Henna, a form of temporary tattoo, may be based in traditional world cultures, but in recent years appears to be becoming more and more popular. I actually only became aware of this style of art recently, but my knowledge of it has grown quickly over the last year, and I’m meeting more and more people who not only enjoy having the tattoos, but also like designing and drawing them themselves. It’s important to know that whilst I am using the term tattoo these should not be confused with ink tattoos. They will cause no harm or lasting effect, completely disappearing within a few weeks, and so are relatively safe for children. Having said that, it is possible to be allergic to the dye, just as with most natural substances, though this is extremely rare, but just be fairly careful the first time that you apply it.

The term technically refers to the dye, which is made from the plant Henna, and the tattooing is also known as Mehndi. The dye is also used for hair and fabric, but I’ve seen it most commonly used on the skin. It creates tattoos that not only are non-permanent, but are also more traditional and cultural looking than contemporary ink tattoos, being orangey-brown in colour, and so looking natural as well. It originated in Ancient Egypt and is used in the country still as well as other parts of northern Africa. It is also found in Asia, particularly India, and is an important part of many religious and cultural traditions across both continents.

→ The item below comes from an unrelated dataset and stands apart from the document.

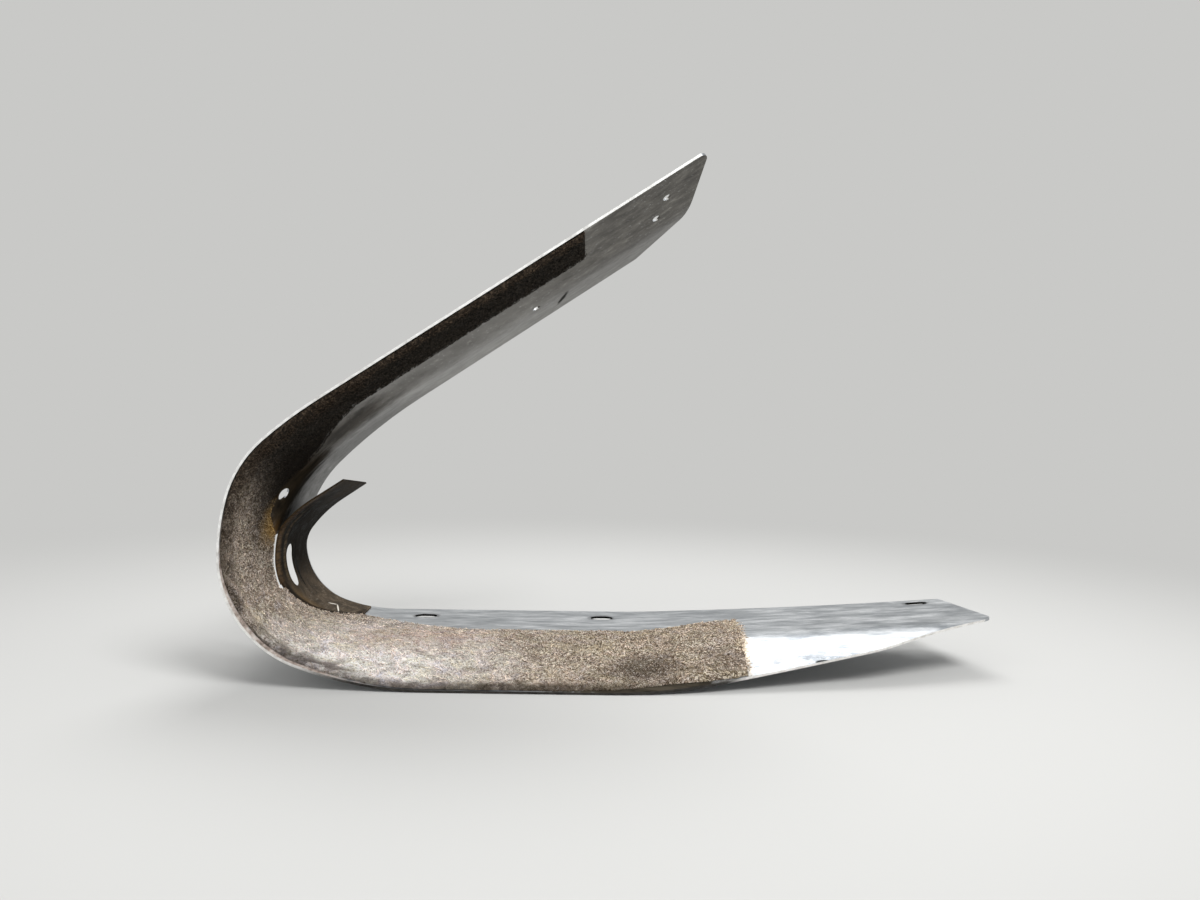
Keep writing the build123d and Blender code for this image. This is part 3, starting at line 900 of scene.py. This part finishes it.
def strand_mesh(name, paths, lifted, radius):
    """Tapered three-sided tubes along many paths (strands, points, 3), built as one mesh.

    Round each point lie three corners: radius times the cosine of their angle to the side, and
    the sine to the way up, where up leads to the lifted copy of the point.
    """
    strands, points = paths.shape[:2]
    along = np.gradient(paths, axis=1)
    up = lifted - paths
    side = np.cross(along, up)
    side /= np.linalg.norm(side, axis=2, keepdims=True)
    up = np.cross(side, along)
    up /= np.linalg.norm(up, axis=2, keepdims=True)
    angle = np.radians([90.0, 210.0, 330.0])
    width = radius[:, None] * np.sin(np.linspace(0.12, 0.92, points) * math.pi)[None, :]
    ring = side[:, :, None] * np.cos(angle)[:, None] + up[:, :, None] * np.sin(angle)[:, None]
    corners = paths[:, :, None] + ring * width[:, :, None, None]
    index = np.arange(strands * points * 3).reshape(strands, points, 3)
    turned = np.roll(index, -1, 2)
    sides = np.stack([index[:, :-1], turned[:, :-1], turned[:, 1:], index[:, 1:]], -1)
    sides = sides.reshape(-1, 4)
    ends = np.concatenate([index[:, 0, ::-1], index[:, -1]])
    faces = sides.tolist() + ends.tolist()
    mesh = bpy.data.meshes.new(name)
    mesh.from_pydata(corners.reshape(-1, 3), [], faces)
    mesh.polygons.foreach_set("use_smooth", np.ones(len(faces), bool))
    return mesh


class FAIRING_OT_pile(bpy.types.Operator):
    """Raise loose wool strands on the felt and along its cut edges"""

    bl_idname = "fairing.pile"
    bl_label = "Loose strands"

    def execute(self, context):
        """Each strand is an arc in run and depth that rises from the pile and comes back to it.

        One in five starts at the inner edge and droops over it to the sheet.
        """
        thick = context.scene.fairing_looks.felt_thickness / MM
        draw = np.random.default_rng(SEED + 20)
        run, t, near_edge, inner_edge = strip_layout(FELT_STEP)
        count = STRAND_COUNT
        start_run = draw.uniform(1, run[-1] - 1, count)
        start_share = draw.uniform(0.02, 0.98, count)
        at_edge = draw.random(count) < SHARE_AT_EDGE
        at_end = draw.random(count) < SHARE_AT_END
        start_run = np.where(at_end, draw.uniform(-0.2, 0.4, count), start_run)
        start_share = np.where(at_edge, 0.985, start_share)
        near = np.interp(start_run, run, near_edge)
        inner = np.interp(start_run, run, inner_edge)
        start_depth = near + (inner - near) * start_share
        heading = draw.uniform(0, 2 * math.pi, count)
        heading = np.where(at_edge, draw.uniform(0.1, 0.9, count) * math.pi, heading)
        bend = draw.uniform(-0.7, 0.7, count)
        length = draw.uniform(*STRAND_LENGTH, count) * np.where(at_edge, 0.45, 1.0)

        step = (np.arange(STRAND_POINTS) / (STRAND_POINTS - 1))[None, :]
        way = heading[:, None] + bend[:, None] * step
        along = start_run[:, None] + length[:, None] * step * np.cos(way)
        depth = start_depth[:, None] + length[:, None] * step * np.sin(way)
        over = depth > np.interp(along, run, inner_edge) - 0.5
        rise = draw.uniform(*STRAND_RISE, count)[:, None] * np.sin(step * math.pi)
        height = np.where(over, thick * (1 - 0.8 * step), thick - 0.1) + rise

        run_t = np.interp(along, run, t)
        _, drawn_z = sheet_point(run_t, depth, GLUE_LINE)
        by_hole = np.exp(-(((drawn_z - NOSE_HOLE_HEIGHT) / NOSE_HOLE_SPAN) ** 2))
        past = 0.9 - 0.7 * by_hole * (run_t > 2)
        nearest = np.interp(along, run, near_edge) + 0.1
        depth = np.clip(depth, nearest, np.interp(along, run, inner_edge) + past)
        run_t = squared(run_t, depth)
        past_end = np.where(along < 0, -along, 0)
        x, z = sheet_point(run_t, depth, GLUE_LINE + height)
        up_x, up_z = sheet_point(run_t, depth, GLUE_LINE + height + 0.2)
        paths, lifted = placed(x + past_end, depth, z), placed(up_x + past_end, depth, up_z)
        radius = draw.uniform(*STRAND_RADIUS, count) * MM
        mesh = strand_mesh("loose_strands", paths, lifted, radius)
        strands = finish_piece("loose_strands", mesh, wool_strands())
        return {"FINISHED"}


class FAIRING_OT_glue(bpy.types.Operator):
    """Squeeze a broken bead of glue out along the felt's inner edge"""

    bl_idname = "fairing.glue"
    bl_label = "Glue bead"

    def execute(self, context):
        """Low half-round bead along the inner edge, in a size that often falls to nothing."""
        run, t, _, inner_edge = strip_layout(GLUE_STEP)
        flat = np.zeros_like(run)
        keep = (t < ARM_RUN) & (run > 1)
        run, t, inner_edge, flat = run[keep], t[keep], inner_edge[keep], flat[keep]
        size = 0.35 * value_noise(run, flat + 3, 9.0, SEED + 8)
        size = size + 0.2 * value_noise(run, flat, 2.0, SEED + 9)
        size = np.clip(size + GLUE_MEAN, *GLUE_SIZES)
        angle = np.linspace(0, math.pi, GLUE_CORNERS)[None, :]
        depth = inner_edge[:, None] + 0.1 - size[:, None] * 1.6 * np.cos(angle)
        height = size[:, None] * 0.7 * np.sin(angle)
        x, z = sheet_point(t[:, None], depth, 0.01 + height)
        under_x, under_z = sheet_point(t[:, None], depth[:, ::-1], 0.005)
        points = np.concatenate([placed(x, depth, z), placed(under_x, depth[:, ::-1], under_z)], 1)
        mesh = tube_mesh("glue_bead", points)
        finish_piece("glue_bead", mesh, dried_glue())
        return {"FINISHED"}


def seen_directly(tree):
    """1 for rays from the camera and from glossy surfaces, and 0 for the rest."""
    path = add_node(tree, "ShaderNodeLightPath")
    return larger(tree, path.outputs["Is Camera Ray"], path.outputs["Is Glossy Ray"])


def make_floor(scene, colour):
    """Plain matt floor under the object's lowest point."""
    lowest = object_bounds()[0][2]
    mesh = bpy.data.meshes.new("floor")
    half = FLOOR_HALF
    corners = [(-half, -half), (half, -half), (half, half), (-half, half)]
    mesh.from_pydata([(*corner, lowest) for corner in corners], [], [(0, 1, 2, 3)])
    material, tree, shader = new_material("matt_floor_paint")
    set_shader(shader, {"Base Color": colour, "Roughness": 0.9, "Specular IOR Level": 0.1})
    # away from the object, the floor shows its plain colour, so that it runs into the backdrop
    far = vector_math(tree, "LENGTH", object_place(tree))["Value"]
    plain = add_node(tree, "ShaderNodeEmission", values={"Color": colour})
    share = times(tree, seen_directly(tree), spread(tree, far, *FLOOR_FADE))
    mix = add_node(
        tree, "ShaderNodeMixShader", links={0: share, 1: shader.outputs[0], 2: plain.outputs[0]}
    )
    tree.links.new(mix.outputs[0], tree.nodes["Material Output"].inputs["Surface"])
    mesh.materials.append(material)
    floor = bpy.data.objects.new("floor", mesh)
    scene.collection.objects.link(floor)
    floor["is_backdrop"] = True


def make_world(scene, colour):
    """White light from all round, behind a backdrop of the floor's colour."""
    world = bpy.data.worlds.new("studio")
    scene.world = world
    world.use_nodes = True
    tree = world.node_tree
    tree.nodes.clear()
    plain = add_node(tree, "ShaderNodeBackground", values={"Color": (1, 1, 1, 1), "Strength": 0.5})
    shown = add_node(tree, "ShaderNodeBackground", values={"Color": colour})
    mix = add_node(
        tree, "ShaderNodeMixShader",
        links={0: seen_directly(tree), 1: plain.outputs[0], 2: shown.outputs[0]},
    )
    add_node(tree, "ShaderNodeOutputWorld", links={"Surface": mix.outputs[0]})


def make_lamps(scene):
    """Round soft lamps that all face the object."""
    for name, place, size, power in LAMPS:
        data = bpy.data.lights.new(name, "AREA")
        data.shape = "DISK"
        data.size = size
        data.energy = power
        lamp = bpy.data.objects.new(name, data)
        lamp.location = place
        aim = Vector(LAMPS_FACE) - Vector(place)
        lamp.rotation_euler = aim.to_track_quat("-Z", "Y").to_euler()
        scene.collection.objects.link(lamp)


def make_camera(scene):
    """Camera that looks along the span, as the photograph does."""
    data = bpy.data.cameras.new("camera")
    data.sensor_width = CAMERA_SENSOR
    data.lens = CAMERA_LENS
    data.shift_y = CAMERA_SHIFT
    data.clip_start, data.clip_end = CAMERA_CLIP
    camera = bpy.data.objects.new("camera", data)
    roll = math.atan(CAMERA_ROLL)
    right = Vector((math.cos(roll), 0, math.sin(roll)))
    up = Vector((-math.sin(roll), 0, math.cos(roll)))
    turn = Matrix((right, up, Vector((0, -1, 0)))).transposed().to_4x4()
    spot = (np.array(CAMERA_PLACE) + DRAWN_ZERO) * MM
    camera.matrix_world = Matrix.Translation(Vector(spot)) @ turn
    scene.collection.objects.link(camera)
    scene.camera = camera


class FAIRING_OT_stage(bpy.types.Operator):
    """Set the floor, the lamps and the camera"""

    bl_idname = "fairing.stage"
    bl_label = "Stage"

    def execute(self, context):
        scene = context.scene
        colour = tuple(scene.fairing_looks.floor_colour) + (1.0,)
        make_floor(scene, colour)
        make_world(scene, colour)
        make_lamps(scene)
        make_camera(scene)
        scene.view_settings.view_transform = "Standard"
        return {"FINISHED"}


class FAIRING_PT_panel(bpy.types.Panel):
    """Sidebar panel that lists the fairing's pieces"""

    bl_label = "Fairing"
    bl_idname = "FAIRING_PT_panel"
    bl_space_type = "VIEW_3D"
    bl_region_type = "UI"
    bl_category = "Fairing"

    def draw(self, context):
        looks = context.scene.fairing_looks
        for key in FairingLooks.__annotations__:
            self.layout.prop(looks, key)
        for step in STEPS:
            self.layout.operator(step.bl_idname)


STEPS = (
    FAIRING_OT_skin,
    FAIRING_OT_doubler,
    FAIRING_OT_felt,
    FAIRING_OT_pile,
    FAIRING_OT_glue,
    FAIRING_OT_stage,
)


def register():
    """Registers the looks, the steps and the panel."""
    for item in (FairingLooks, *STEPS, FAIRING_PT_panel):
        bpy.utils.register_class(item)
    bpy.types.Scene.fairing_looks = bpy.props.PointerProperty(type=FairingLooks)


def unregister():
    """Takes the panel, the steps and the looks away again."""
    del bpy.types.Scene.fairing_looks
    for item in (FAIRING_PT_panel, *reversed(STEPS), FairingLooks):
        bpy.utils.unregister_class(item)


def main():
    """Dresses the frame piece by piece."""
    register()
    bpy.ops.fairing.skin()
    bpy.ops.fairing.doubler()
    bpy.ops.fairing.felt()
    bpy.ops.fairing.pile()
    bpy.ops.fairing.glue()
    bpy.ops.fairing.stage()


if __name__ == "__main__":
    main()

When using Henna, it is very important to make sure you are using the natural orange dye, as opposed to Black Henna. This is a black powder made from the plant Indigo, and often contains other chemicals that may cause harmful effects. While it will stain the skin a black colour fairly quickly it may cause severe allergic reactions and sometimes scarring to the skin. It is also illegal to use Black Henna for tattoos in some countries because of this. Some cheap tourist attractions may offer to give black henna tattoos, because they can do it a lot more cheaply, and generally get away with it, so be very careful that everything is safe when getting Henna done by an artist.

Henna is painted on the skin by the artist, often on the hand or arm but also elsewhere, as a relatively thick paste. The paste will then harden on the skin in the shape of the design and should be left on for as long as possible, since the longer this paste stays on the skin, the darker and more durable the design will be. Eventually this hardened powder will peel away by itself, and at this point it will be okay to remove. Underneath will be left an orangey brown stain of the pattern in the skin. This will get gradually darker over the next few hours, before fading again over the following days or weeks. The duration that henna tattoos last also depends on the part of the body, and areas you wash more such as your hands may fade quicker. Also, where there is thicker skin it is likely to last for quite a while.

The henna can be bought in the UK in small plastic cones sealed with a metal pin, which are used very similarly to piping bags for decorating cakes. The easiest way to buy Henna is probably online, but it can also be found at other general shops or at international grocery supermarkets since Henna is a big part of cultural tradition in some countries and so must be available to those who follow this traditions.

Henna patterns often involve plant life, such as flowers and leaves, as well as other cultural symbols. For more information about how to draw your own Henna tattoos, besides knowing a Henna artist personally, the best way to learn is probably over the internet where there are plenty of tutorials on YouTube as well as images of pattern ideas.

At least from my experience, Henna appears to be growing in popularity in the UK recently, particularly with people from outside its traditional cultural background, and I’m excited by this change since I think that by increasing our mutual understanding of various world skills and experiences we can increase diversity and cultural understanding for everyone nationwide.